»»

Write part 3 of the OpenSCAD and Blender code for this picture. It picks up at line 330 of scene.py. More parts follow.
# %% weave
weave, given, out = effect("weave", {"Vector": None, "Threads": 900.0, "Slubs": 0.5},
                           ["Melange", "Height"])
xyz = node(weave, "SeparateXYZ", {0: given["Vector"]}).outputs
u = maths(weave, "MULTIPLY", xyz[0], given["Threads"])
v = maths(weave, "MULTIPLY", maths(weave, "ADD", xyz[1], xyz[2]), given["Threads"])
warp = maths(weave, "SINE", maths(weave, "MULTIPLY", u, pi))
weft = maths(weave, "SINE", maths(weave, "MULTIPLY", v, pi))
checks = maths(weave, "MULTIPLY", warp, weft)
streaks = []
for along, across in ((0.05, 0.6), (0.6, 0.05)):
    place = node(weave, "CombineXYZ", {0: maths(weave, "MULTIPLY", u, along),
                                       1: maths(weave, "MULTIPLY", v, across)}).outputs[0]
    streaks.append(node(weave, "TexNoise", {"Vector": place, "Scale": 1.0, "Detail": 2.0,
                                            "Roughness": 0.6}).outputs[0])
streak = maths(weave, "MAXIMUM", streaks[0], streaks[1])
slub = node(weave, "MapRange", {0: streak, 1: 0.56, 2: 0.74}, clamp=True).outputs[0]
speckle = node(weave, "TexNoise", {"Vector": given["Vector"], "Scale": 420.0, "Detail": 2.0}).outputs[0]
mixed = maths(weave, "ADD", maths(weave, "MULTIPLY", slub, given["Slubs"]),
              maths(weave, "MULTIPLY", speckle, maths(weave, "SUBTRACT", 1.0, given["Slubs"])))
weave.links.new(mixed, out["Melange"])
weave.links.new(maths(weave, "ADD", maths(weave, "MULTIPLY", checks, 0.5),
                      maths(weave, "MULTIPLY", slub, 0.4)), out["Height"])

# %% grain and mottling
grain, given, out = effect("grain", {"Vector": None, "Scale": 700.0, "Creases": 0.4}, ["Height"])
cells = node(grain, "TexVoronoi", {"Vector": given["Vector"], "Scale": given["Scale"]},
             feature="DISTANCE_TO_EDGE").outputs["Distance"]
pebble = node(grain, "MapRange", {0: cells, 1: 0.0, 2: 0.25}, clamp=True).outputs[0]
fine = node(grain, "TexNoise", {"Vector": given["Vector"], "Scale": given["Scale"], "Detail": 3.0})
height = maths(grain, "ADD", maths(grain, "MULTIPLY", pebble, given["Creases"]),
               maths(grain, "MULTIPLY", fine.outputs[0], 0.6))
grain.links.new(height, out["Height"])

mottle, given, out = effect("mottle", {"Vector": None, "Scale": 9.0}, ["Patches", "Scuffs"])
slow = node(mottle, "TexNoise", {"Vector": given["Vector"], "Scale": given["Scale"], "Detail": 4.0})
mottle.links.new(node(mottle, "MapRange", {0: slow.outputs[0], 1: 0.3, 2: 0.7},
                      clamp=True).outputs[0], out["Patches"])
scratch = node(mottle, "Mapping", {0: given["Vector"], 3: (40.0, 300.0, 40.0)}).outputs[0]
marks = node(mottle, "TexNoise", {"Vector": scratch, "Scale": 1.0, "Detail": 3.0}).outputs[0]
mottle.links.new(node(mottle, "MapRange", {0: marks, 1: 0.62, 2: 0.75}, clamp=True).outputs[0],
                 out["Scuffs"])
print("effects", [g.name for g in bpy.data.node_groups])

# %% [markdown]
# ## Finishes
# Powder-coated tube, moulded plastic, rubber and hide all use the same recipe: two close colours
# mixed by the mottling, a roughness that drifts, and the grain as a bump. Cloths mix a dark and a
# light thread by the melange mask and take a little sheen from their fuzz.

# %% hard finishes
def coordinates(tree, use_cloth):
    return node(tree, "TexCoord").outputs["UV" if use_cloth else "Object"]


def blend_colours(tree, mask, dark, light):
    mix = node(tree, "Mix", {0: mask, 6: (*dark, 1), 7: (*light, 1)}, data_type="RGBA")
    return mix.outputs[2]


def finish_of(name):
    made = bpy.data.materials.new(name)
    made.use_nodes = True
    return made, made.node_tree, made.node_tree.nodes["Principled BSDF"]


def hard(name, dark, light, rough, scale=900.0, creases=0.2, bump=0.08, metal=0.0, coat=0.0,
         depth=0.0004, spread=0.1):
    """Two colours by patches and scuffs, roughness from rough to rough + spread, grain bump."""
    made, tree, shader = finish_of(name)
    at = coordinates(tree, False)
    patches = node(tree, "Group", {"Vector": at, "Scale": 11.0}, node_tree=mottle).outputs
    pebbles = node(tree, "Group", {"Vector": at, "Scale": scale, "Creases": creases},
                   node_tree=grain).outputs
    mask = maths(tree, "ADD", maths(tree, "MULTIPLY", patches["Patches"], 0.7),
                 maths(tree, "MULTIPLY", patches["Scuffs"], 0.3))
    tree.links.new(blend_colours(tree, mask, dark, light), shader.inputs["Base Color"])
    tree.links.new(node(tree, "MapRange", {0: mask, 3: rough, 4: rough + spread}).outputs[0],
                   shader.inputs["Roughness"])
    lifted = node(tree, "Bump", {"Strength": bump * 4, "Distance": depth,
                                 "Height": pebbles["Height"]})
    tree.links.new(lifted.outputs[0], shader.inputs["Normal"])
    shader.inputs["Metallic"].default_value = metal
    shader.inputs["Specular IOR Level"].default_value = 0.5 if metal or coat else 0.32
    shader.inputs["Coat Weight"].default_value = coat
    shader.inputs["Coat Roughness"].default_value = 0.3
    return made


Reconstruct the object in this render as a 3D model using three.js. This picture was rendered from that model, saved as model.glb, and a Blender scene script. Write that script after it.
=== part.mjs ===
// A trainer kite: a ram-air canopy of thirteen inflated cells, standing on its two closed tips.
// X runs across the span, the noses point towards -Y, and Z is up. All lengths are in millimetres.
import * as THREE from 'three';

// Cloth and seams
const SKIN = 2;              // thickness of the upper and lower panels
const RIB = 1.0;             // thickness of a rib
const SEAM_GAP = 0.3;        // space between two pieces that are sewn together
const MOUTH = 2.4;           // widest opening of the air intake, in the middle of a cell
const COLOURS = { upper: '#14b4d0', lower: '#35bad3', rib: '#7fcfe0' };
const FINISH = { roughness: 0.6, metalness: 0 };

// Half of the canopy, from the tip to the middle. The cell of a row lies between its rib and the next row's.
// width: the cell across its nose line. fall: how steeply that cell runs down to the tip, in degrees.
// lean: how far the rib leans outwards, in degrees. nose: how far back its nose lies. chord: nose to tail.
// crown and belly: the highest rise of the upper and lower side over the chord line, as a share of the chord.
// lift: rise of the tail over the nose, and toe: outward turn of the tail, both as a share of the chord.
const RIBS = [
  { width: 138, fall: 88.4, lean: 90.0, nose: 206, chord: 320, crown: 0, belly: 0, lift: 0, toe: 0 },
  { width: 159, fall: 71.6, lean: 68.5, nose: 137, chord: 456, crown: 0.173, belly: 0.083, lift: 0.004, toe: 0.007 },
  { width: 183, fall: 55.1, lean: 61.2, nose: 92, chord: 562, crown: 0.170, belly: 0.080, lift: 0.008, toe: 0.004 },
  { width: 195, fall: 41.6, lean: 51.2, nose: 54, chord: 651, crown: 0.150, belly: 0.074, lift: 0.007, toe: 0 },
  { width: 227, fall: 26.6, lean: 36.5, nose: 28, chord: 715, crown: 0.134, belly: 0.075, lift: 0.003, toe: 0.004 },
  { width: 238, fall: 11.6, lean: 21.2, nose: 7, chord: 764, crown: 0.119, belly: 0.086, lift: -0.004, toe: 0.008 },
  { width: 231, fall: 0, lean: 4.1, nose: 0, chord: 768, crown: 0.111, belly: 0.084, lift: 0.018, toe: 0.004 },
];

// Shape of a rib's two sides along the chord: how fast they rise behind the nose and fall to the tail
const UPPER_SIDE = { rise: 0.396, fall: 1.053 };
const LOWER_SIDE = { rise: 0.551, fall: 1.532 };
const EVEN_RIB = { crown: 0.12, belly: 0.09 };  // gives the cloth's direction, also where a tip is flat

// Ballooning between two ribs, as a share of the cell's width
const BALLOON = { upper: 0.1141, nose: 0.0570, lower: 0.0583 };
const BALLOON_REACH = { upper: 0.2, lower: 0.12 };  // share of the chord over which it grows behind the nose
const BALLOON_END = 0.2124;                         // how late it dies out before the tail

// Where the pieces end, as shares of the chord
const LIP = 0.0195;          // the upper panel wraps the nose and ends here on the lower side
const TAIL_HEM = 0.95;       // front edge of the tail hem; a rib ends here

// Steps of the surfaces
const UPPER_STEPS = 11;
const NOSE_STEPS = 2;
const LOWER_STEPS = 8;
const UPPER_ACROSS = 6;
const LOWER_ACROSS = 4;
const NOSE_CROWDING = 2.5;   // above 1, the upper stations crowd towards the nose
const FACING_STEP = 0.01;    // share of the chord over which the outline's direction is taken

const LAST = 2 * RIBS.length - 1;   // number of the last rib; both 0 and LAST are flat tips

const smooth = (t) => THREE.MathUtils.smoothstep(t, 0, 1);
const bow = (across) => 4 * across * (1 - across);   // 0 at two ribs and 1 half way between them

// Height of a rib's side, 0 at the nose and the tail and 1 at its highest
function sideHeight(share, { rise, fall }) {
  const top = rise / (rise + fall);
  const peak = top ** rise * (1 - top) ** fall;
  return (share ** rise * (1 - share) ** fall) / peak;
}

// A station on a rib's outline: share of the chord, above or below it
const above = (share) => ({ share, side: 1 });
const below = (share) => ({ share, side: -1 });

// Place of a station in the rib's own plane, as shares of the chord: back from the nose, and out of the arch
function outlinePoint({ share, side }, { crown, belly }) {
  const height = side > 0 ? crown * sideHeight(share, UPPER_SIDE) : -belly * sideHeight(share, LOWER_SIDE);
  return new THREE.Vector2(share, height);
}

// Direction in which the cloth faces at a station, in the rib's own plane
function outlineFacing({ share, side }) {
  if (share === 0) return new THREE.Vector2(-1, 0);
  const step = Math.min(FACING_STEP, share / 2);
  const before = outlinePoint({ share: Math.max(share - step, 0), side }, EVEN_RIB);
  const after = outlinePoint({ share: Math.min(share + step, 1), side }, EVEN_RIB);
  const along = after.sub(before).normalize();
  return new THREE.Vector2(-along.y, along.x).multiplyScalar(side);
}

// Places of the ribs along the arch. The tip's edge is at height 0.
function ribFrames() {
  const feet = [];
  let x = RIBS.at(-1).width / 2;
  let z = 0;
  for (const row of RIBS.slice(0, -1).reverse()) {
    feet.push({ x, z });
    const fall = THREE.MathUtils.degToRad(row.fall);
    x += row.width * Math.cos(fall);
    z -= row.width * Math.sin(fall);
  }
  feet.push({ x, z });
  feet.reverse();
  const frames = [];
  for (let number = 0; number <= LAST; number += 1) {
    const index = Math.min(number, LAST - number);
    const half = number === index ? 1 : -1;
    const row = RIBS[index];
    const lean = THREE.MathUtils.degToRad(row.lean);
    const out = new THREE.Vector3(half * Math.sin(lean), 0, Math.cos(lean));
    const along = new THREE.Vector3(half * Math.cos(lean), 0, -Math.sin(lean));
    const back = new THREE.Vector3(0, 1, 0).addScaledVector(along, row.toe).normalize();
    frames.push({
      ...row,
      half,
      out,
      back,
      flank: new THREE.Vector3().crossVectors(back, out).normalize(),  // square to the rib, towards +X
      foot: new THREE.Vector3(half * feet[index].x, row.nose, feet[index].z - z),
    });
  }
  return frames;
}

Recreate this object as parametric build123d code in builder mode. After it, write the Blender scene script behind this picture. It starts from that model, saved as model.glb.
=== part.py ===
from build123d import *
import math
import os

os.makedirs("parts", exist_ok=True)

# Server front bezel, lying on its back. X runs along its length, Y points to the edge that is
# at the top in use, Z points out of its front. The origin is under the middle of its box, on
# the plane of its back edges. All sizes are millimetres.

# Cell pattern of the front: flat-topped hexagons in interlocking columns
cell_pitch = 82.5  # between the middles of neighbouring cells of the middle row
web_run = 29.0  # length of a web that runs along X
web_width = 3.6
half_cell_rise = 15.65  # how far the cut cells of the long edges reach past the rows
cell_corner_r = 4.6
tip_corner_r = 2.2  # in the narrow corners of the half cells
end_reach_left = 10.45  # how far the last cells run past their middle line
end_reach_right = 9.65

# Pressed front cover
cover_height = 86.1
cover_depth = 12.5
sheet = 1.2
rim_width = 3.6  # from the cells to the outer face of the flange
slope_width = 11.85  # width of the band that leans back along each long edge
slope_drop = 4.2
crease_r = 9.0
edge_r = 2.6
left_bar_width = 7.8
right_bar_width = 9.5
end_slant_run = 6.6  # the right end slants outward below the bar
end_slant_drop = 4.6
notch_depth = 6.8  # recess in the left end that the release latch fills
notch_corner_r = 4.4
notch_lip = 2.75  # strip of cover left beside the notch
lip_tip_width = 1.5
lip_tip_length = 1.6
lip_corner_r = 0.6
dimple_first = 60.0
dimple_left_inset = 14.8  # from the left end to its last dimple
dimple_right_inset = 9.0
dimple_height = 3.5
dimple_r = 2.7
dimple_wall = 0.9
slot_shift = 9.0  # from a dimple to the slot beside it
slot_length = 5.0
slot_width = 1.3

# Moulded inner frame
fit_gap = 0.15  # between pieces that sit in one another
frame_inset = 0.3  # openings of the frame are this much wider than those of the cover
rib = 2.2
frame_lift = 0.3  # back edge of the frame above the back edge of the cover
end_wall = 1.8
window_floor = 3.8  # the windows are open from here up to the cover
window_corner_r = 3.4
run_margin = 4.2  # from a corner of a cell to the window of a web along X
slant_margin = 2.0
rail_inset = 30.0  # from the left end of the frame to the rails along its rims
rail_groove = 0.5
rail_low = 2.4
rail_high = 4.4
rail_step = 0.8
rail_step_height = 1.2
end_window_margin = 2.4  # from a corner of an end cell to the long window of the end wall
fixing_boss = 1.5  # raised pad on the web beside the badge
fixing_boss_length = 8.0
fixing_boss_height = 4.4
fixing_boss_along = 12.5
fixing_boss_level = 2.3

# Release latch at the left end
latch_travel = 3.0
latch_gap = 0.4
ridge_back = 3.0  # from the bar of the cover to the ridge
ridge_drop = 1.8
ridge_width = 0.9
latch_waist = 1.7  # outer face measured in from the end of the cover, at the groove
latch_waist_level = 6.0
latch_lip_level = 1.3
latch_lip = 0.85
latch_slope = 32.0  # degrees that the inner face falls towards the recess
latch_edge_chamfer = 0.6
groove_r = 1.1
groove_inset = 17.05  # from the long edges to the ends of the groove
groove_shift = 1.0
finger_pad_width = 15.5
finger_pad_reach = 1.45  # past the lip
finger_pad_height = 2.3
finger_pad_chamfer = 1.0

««

## OBJECTIVE
Nothing outside the span should appear: copy exactly from the line with "Recreate this object" through the line with "end_reach_right = 9.65".

## SOLVED PROBLEM
Recreate this object as parametric build123d code in builder mode. After it, write the Blender scene script behind this picture. It starts from that model, saved as model.glb.
=== part.py ===
from build123d import *
import math
import os

os.makedirs("parts", exist_ok=True)

# Server front bezel, lying on its back. X runs along its length, Y points to the edge that is
# at the top in use, Z points out of its front. The origin is under the middle of its box, on
# the plane of its back edges. All sizes are millimetres.

# Cell pattern of the front: flat-topped hexagons in interlocking columns
cell_pitch = 82.5  # between the middles of neighbouring cells of the middle row
web_run = 29.0  # length of a web that runs along X
web_width = 3.6
half_cell_rise = 15.65  # how far the cut cells of the long edges reach past the rows
cell_corner_r = 4.6
tip_corner_r = 2.2  # in the narrow corners of the half cells
end_reach_left = 10.45  # how far the last cells run past their middle line
end_reach_right = 9.65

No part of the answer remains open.